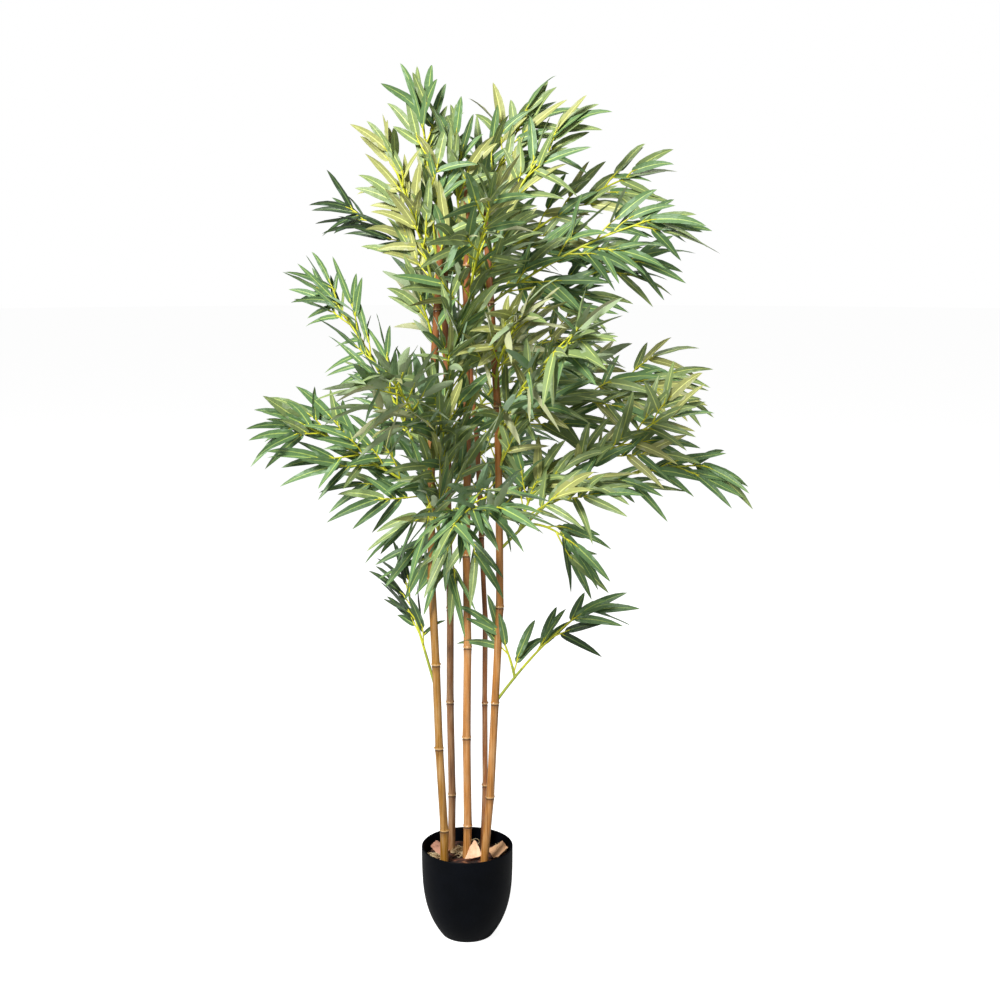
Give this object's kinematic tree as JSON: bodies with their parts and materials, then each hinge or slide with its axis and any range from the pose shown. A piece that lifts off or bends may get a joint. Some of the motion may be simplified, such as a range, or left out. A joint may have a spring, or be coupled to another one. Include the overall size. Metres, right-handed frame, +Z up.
{
  "type": "artificial bamboo plant in a pot",
  "caption": "Tall artificial bamboo: bare tan canes rising from a round matt black pot into an open crown of slender green fabric leaves on moulded plastic stems.",
  "frame": {"origin": "centre of the pot's flat underside", "axes": "+Z up along the plant's height; front towards -Y, with the longest sprays towards +X"},
  "size_m": [0.8011, 0.7272, 1.5],
  "materials": {
    "pot_plastic": "moulded polypropylene, matt black with a fine grain",
    "filling_mortar": "mortar plug stained dark brown, with wood-wool scraps on it",
    "card_scrap": "torn kraft card",
    "cane_gold": "bamboo cane, heat-browned, low sheen",
    "cane_copper": "bamboo cane, reddish brown, low sheen",
    "stem_plastic": "moulded polyethylene, yellow-green, satin",
    "leaf_fabric": "printed polyester leaf, grey-green with a yellow-green midrib"
  },
  "bodies": {
    "root": {"cane_1": "cane_gold", "cane_2": "cane_copper", "cane_3": "cane_gold", "cane_4": "cane_gold", "cane_5": "cane_copper", "card_left": "card_scrap", "card_middle": "card_scrap", "card_right": "card_scrap", "filling": "filling_mortar", "leaves_back_high": "leaf_fabric", "leaves_back_left": "leaf_fabric", "leaves_back_low": "leaf_fabric", "leaves_back_middle": "leaf_fabric", "leaves_back_right": "leaf_fabric", "leaves_front_high": "leaf_fabric", "leaves_front_left": "leaf_fabric", "leaves_front_low": "leaf_fabric", "leaves_front_middle": "leaf_fabric", "leaves_front_right": "leaf_fabric", "leaves_front_stem": "leaf_fabric", "leaves_inner_left": "leaf_fabric", "leaves_left_back": "leaf_fabric", "leaves_left_low": "leaf_fabric", "leaves_left_middle": "leaf_fabric", "leaves_low_fringe": "leaf_fabric", "leaves_low_inner": "leaf_fabric", "leaves_low_left": "leaf_fabric", "leaves_low_middle": "leaf_fabric", "leaves_low_right": "leaf_fabric", "leaves_middle_right": "leaf_fabric", "leaves_right_branch": "leaf_fabric", "leaves_right_drop": "leaf_fabric", "leaves_right_high": "leaf_fabric", "leaves_right_inner": "leaf_fabric", "leaves_right_low": "leaf_fabric", "leaves_right_middle": "leaf_fabric", "leaves_right_top": "leaf_fabric", "leaves_right_upper": "leaf_fabric", "leaves_top_far": "leaf_fabric", "leaves_top_left": "leaf_fabric", "leaves_top_middle": "leaf_fabric", "leaves_top_outer": "leaf_fabric", "leaves_top_right": "leaf_fabric", "pot": "pot_plastic", "stem_front_left": "stem_plastic", "stem_front_low": "stem_plastic", "stem_front_stem": "stem_plastic", "stem_left_back": "stem_plastic", "stem_left_low": "stem_plastic", "stem_left_middle": "stem_plastic", "stem_low_left": "stem_plastic", "stem_low_middle": "stem_plastic", "stem_low_right": "stem_plastic", "stem_right_branch": "stem_plastic", "stem_right_drop": "stem_plastic", "stem_right_high": "stem_plastic", "stem_right_low": "stem_plastic", "stem_right_middle": "stem_plastic", "stem_right_top": "stem_plastic", "stem_right_upper": "stem_plastic"}
  },
  "joints": []
}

= SET TASK =
Set down the material above again, word for word.

= SOLVED PROBLEM =
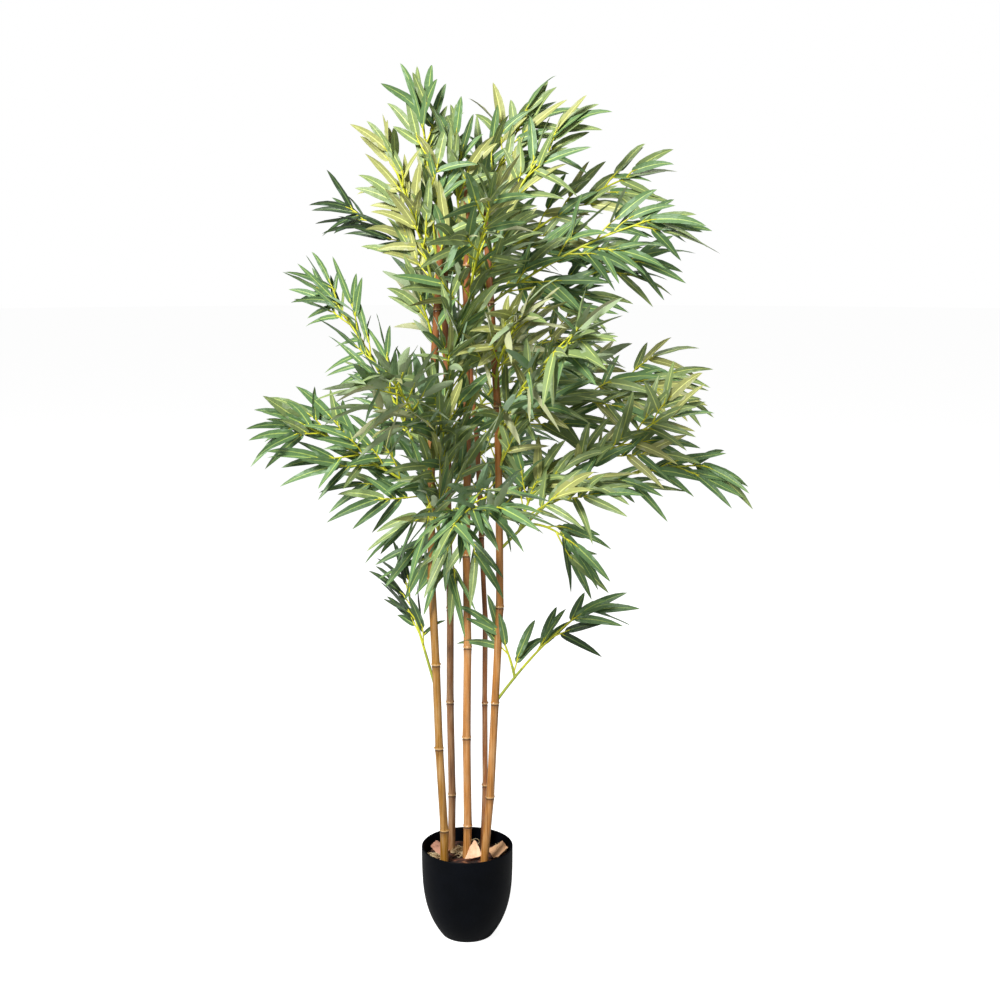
Give this object's kinematic tree as JSON: bodies with their parts and materials, then each hinge or slide with its axis and any range from the pose shown. A piece that lifts off or bends may get a joint. Some of the motion may be simplified, such as a range, or left out. A joint may have a spring, or be coupled to another one. Include the overall size. Metres, right-handed frame, +Z up.
{
  "type": "artificial bamboo plant in a pot",
  "caption": "Tall artificial bamboo: bare tan canes rising from a round matt black pot into an open crown of slender green fabric leaves on moulded plastic stems.",
  "frame": {"origin": "centre of the pot's flat underside", "axes": "+Z up along the plant's height; front towards -Y, with the longest sprays towards +X"},
  "size_m": [0.8011, 0.7272, 1.5],
  "materials": {
    "pot_plastic": "moulded polypropylene, matt black with a fine grain",
    "filling_mortar": "mortar plug stained dark brown, with wood-wool scraps on it",
    "card_scrap": "torn kraft card",
    "cane_gold": "bamboo cane, heat-browned, low sheen",
    "cane_copper": "bamboo cane, reddish brown, low sheen",
    "stem_plastic": "moulded polyethylene, yellow-green, satin",
    "leaf_fabric": "printed polyester leaf, grey-green with a yellow-green midrib"
  },
  "bodies": {
    "root": {"cane_1": "cane_gold", "cane_2": "cane_copper", "cane_3": "cane_gold", "cane_4": "cane_gold", "cane_5": "cane_copper", "card_left": "card_scrap", "card_middle": "card_scrap", "card_right": "card_scrap", "filling": "filling_mortar", "leaves_back_high": "leaf_fabric", "leaves_back_left": "leaf_fabric", "leaves_back_low": "leaf_fabric", "leaves_back_middle": "leaf_fabric", "leaves_back_right": "leaf_fabric", "leaves_front_high": "leaf_fabric", "leaves_front_left": "leaf_fabric", "leaves_front_low": "leaf_fabric", "leaves_front_middle": "leaf_fabric", "leaves_front_right": "leaf_fabric", "leaves_front_stem": "leaf_fabric", "leaves_inner_left": "leaf_fabric", "leaves_left_back": "leaf_fabric", "leaves_left_low": "leaf_fabric", "leaves_left_middle": "leaf_fabric", "leaves_low_fringe": "leaf_fabric", "leaves_low_inner": "leaf_fabric", "leaves_low_left": "leaf_fabric", "leaves_low_middle": "leaf_fabric", "leaves_low_right": "leaf_fabric", "leaves_middle_right": "leaf_fabric", "leaves_right_branch": "leaf_fabric", "leaves_right_drop": "leaf_fabric", "leaves_right_high": "leaf_fabric", "leaves_right_inner": "leaf_fabric", "leaves_right_low": "leaf_fabric", "leaves_right_middle": "leaf_fabric", "leaves_right_top": "leaf_fabric", "leaves_right_upper": "leaf_fabric", "leaves_top_far": "leaf_fabric", "leaves_top_left": "leaf_fabric", "leaves_top_middle": "leaf_fabric", "leaves_top_outer": "leaf_fabric", "leaves_top_right": "leaf_fabric", "pot": "pot_plastic", "stem_front_left": "stem_plastic", "stem_front_low": "stem_plastic", "stem_front_stem": "stem_plastic", "stem_left_back": "stem_plastic", "stem_left_low": "stem_plastic", "stem_left_middle": "stem_plastic", "stem_low_left": "stem_plastic", "stem_low_middle": "stem_plastic", "stem_low_right": "stem_plastic", "stem_right_branch": "stem_plastic", "stem_right_drop": "stem_plastic", "stem_right_high": "stem_plastic", "stem_right_low": "stem_plastic", "stem_right_middle": "stem_plastic", "stem_right_top": "stem_plastic", "stem_right_upper": "stem_plastic"}
  },
  "joints": []
}